Aisha Musa, a tomato farmer in Kaduna, depends on Zenvus’s soil sensor app for irrigation updates. Today, the app shows optimal moisture levels, helping her save diesel by skipping unnecessary pumping. Unlike a few years ago, when she relied on instinct and hoped for rain, Aisha now considers data her most valuable tool.
As part of a growing community of smallholder farmers, Aisha helps transform Nigeria’s food system. Digital agriculture is changing the landscape, with platforms like Farmcrowdy and ThriveAgric connecting over 11,000 farmers to urban investors and market insights. Hydroponic ventures like Fresh Direct in Abuja and BIC Farm Concept in Abeokuta are growing soil-free lettuce. Still, the stakes are high, with Nigeria’s population expected to reach 398 million by 2050. Even though agriculture accounts for a steady 25% of GDP, roughly the same as in 2017, food import bills range from ₦835.9 billion to ₦920.6 billion each quarter.
Climate change has increased the pressure: floods in ten farming states destroyed crops for 100,000 farmers in one season, while desertification continues to push herders south, sparking deadly conflicts over land and water. Emerging solutions like drone mapping and solar irrigation demonstrate how agritech can help improve food security amid climate challenges and conflicts. Nonetheless, a deeper question lingers: can digital innovation truly outpace the forces of climate, conflict, and cost, or will the promise of agritech remain just another harvest deferred?
State of Agriculture in Nigeria
As of mid-2025, agriculture remains the heartbeat of Nigeria’s economy: contributing 24–26% of GDP and employing nearly four in every ten Nigerians. Yet beneath the surface of this vast sector lies a paradox: immense potential restrained by chronic underperformance.
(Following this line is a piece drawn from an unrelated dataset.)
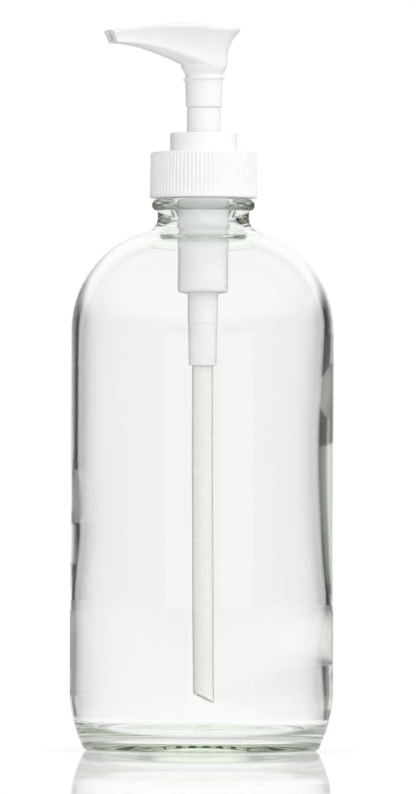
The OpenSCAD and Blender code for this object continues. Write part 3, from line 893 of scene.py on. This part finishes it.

Despite being valued at ₦19.5 trillion in 2024, agricultural growth has averaged just 1.7% over the last five years, weighed down by insecurity, climate shocks, and a persistent funding gap. Although the 2025 national budget doubled agricultural allocation to ₦2.27 trillion (4.12%), it remains far below the 10% Maputo Declaration benchmark, reaffirming food security as more of an ambition than an active agenda.
Crop production continues to dominate, making up over 91% of agricultural GDP, while other subsectors — livestock, forestry, and fishing — have stagnated. Nigeria’s agricultural exports account for only 3.3% of total exports, far behind peers like Ghana (20.7%), Egypt (17.5%), and South Africa (10.6%), reflecting weak value addition and poor competitiveness.

Still, there are flickers of renewal. Initiatives such as the $510 million Special Agro-Industrial Processing Zones (SAPZ) and the $1 billion mechanization partnership with Brazil and John Deere aim to inject productivity and scale into the system. But until insecurity, post-harvest losses, and limited access to finance are tackled head-on, Nigeria’s food systems will remain trapped in a cycle of survival rather than growth.
Thus, by pulling the right lever: technology, mechanisation, and smart farming, agriculture could finally shift from being a social safety net to a powerful engine of prosperity.
The Tech harvest
Where policy and infrastructure have long stumbled, agritech is stepping in. Innovators like Fresh Direct and BIC Farm Concepts are leading the charge with hydroponic and aquaponic systems, soil-free farming that delivers high-yield vegetables in urban spaces. Globally, hydroponics is booming, with the market projected to reach $27.3 billion by 2030. Other notable agricultural innovations in Nigeria include digital farming (such as Farmcrowdy), value-chain logistics (Naija Pride), and smart agriculture (such as Zenvus).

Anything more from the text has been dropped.